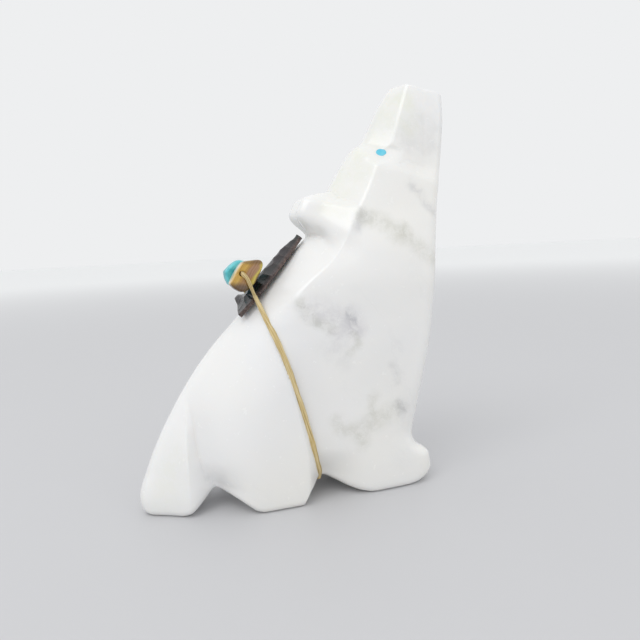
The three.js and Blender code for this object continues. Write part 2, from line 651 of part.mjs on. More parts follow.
/** The whole binding: one round of sinew, with the knot that closes it and its two cut ends. */
function sinewBinding() {
  const { knot, route } = bindingRoute();
  const lump = new THREE.SphereGeometry(KNOT_DIAMETER / 2, 10, 7);
  let binding = toSolid(lump.translate(knot.x, knot.y, knot.z));
  binding = binding.add(cord(route, SINEW_STEPS, SINEW_DIAMETER / 2));
  for (const lean of [-0.35, 0.3]) {
    const drop = new THREE.Vector3(lean, 0, -1).normalize();
    const end = knot.clone().addScaledVector(drop, KNOT_END_LENGTH);
    const bow = knot.clone().addScaledVector(drop, KNOT_END_LENGTH / 2);
    end.y = offSkin(end.x, end.z, FAR, SINEW_DIAMETER / 2 + CLEARANCE).y + CLEARANCE;
    bow.y = knot.y + CLEARANCE;
    binding = binding.add(cord([knot, bow, end], 4, 0.42 * SINEW_DIAMETER));
  }
  return toGeometry(binding);
}

/** A named piece of the figure. */
function piece(name, geometry, color, roughness) {
  const material = new THREE.MeshStandardMaterial({ color, roughness, metalness: 0 });
  const mesh = new THREE.Mesh(geometry, material);
  mesh.name = name;
  return mesh;
}

const turquoiseNearFace = NEAR_FACE_OF_CHIPS + TIGER_EYE.thickness + CLEARANCE;
const figure = new THREE.Group();
figure.position.x = -HAUNCH_FOOT_MIDDLE;
figure.add(
  piece('carved_body', carvedBody(), 0xefefea, 0.22),
  piece('right_eye_inlay', eyeInlay(NEAR), 0x4cc3ea, 0.35),
  piece('left_eye_inlay', eyeInlay(FAR), 0x4cc3ea, 0.35),
  piece('arrowhead', arrowhead(), 0x4b4848, 0.45),
  piece('tigers_eye_chip', chip(TIGER_EYE, tigerEyeOutline, NEAR_FACE_OF_CHIPS), 0xa8803f, 0.25),
  piece('turquoise_chip', chip(TURQUOISE, turquoiseOutline, turquoiseNearFace), 0x66b8b4, 0.4),
  piece('sinew_binding', sinewBinding(), 0xb39a5a, 0.6),
);

export default figure;
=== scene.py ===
"""Looks of a howling coyote carved from white marble, with a bundle tied on its back by sinew.

The stone, the chips, the arrowhead and the sinew are surfaces worked out with numpy on grids of two
parameters. Measures are in millimetres with X = 0 at the tail, and go to metres in the part's frame
when a mesh is made.
"""

import logging
import math
from dataclasses import dataclass, field
from enum import Enum
from typing import Any, Sequence

import bmesh
import bpy
import numpy as np
from mathutils import Matrix, Vector


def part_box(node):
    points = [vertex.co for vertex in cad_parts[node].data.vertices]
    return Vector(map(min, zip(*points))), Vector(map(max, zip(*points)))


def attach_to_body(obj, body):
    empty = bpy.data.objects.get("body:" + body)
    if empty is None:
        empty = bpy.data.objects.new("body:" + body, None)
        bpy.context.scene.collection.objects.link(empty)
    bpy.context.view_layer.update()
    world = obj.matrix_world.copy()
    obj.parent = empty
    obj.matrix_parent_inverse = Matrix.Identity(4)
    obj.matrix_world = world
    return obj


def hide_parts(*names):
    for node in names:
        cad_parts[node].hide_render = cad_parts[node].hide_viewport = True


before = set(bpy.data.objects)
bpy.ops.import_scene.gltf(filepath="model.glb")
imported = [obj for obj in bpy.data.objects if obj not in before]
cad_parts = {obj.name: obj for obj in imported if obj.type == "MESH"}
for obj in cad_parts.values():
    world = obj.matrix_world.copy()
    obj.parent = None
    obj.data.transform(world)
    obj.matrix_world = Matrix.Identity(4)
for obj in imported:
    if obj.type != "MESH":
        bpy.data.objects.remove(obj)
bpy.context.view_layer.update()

log = logging.getLogger("coyote")

MM = 0.001
FIGURE_HEIGHT = (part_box("carved_body")[1].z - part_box("carved_body")[0].z) / MM
UNIT = FIGURE_HEIGHT / 100
TAIL_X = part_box("carved_body")[0].x / MM
BODY = "root"
CREASE_ANGLE = 0.7

Array = np.ndarray
Pairs = Sequence[tuple[float, float]]


class Side(Enum):
    """The two sides of the figure, by the sign of Y."""

    NEAR = -1
    FAR = 1


def ease(low: float | Array, high: float | Array, value: float | Array) -> Array:
    """Eases from 0 at low to 1 at high, by 3 s² - 2 s³ of the share s between them."""
    share = np.clip((value - low) / (high - low), 0, 1)
    return share * share * (3 - 2 * share)


def bell(value: Array, middle: float | Array, below: float, above: float) -> Array:
    """A bell exp(-d²), with d the distance from the middle in widths below or above it."""
    width = np.where(value < middle, below, above)
    return np.exp(-(((value - middle) / width) ** 2))


def mix(first: Array | float, second: Array | float, share: Array | float) -> Array:
    """Goes in a straight line from first to second."""
    return first + (second - first) * share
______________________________
Stated problem:
Can you repeat, word for word, every line above from the one containing "const mesh = new" down to the one containing "zip(*points))), Vector(map(max, zip(*points)))", including both?

Complete output:
  const mesh = new THREE.Mesh(geometry, material);
  mesh.name = name;
  return mesh;
}

const turquoiseNearFace = NEAR_FACE_OF_CHIPS + TIGER_EYE.thickness + CLEARANCE;
const figure = new THREE.Group();
figure.position.x = -HAUNCH_FOOT_MIDDLE;
figure.add(
  piece('carved_body', carvedBody(), 0xefefea, 0.22),
  piece('right_eye_inlay', eyeInlay(NEAR), 0x4cc3ea, 0.35),
  piece('left_eye_inlay', eyeInlay(FAR), 0x4cc3ea, 0.35),
  piece('arrowhead', arrowhead(), 0x4b4848, 0.45),
  piece('tigers_eye_chip', chip(TIGER_EYE, tigerEyeOutline, NEAR_FACE_OF_CHIPS), 0xa8803f, 0.25),
  piece('turquoise_chip', chip(TURQUOISE, turquoiseOutline, turquoiseNearFace), 0x66b8b4, 0.4),
  piece('sinew_binding', sinewBinding(), 0xb39a5a, 0.6),
);

export default figure;
=== scene.py ===
"""Looks of a howling coyote carved from white marble, with a bundle tied on its back by sinew.

The stone, the chips, the arrowhead and the sinew are surfaces worked out with numpy on grids of two
parameters. Measures are in millimetres with X = 0 at the tail, and go to metres in the part's frame
when a mesh is made.
"""

import logging
import math
from dataclasses import dataclass, field
from enum import Enum
from typing import Any, Sequence

import bmesh
import bpy
import numpy as np
from mathutils import Matrix, Vector


def part_box(node):
    points = [vertex.co for vertex in cad_parts[node].data.vertices]
    return Vector(map(min, zip(*points))), Vector(map(max, zip(*points)))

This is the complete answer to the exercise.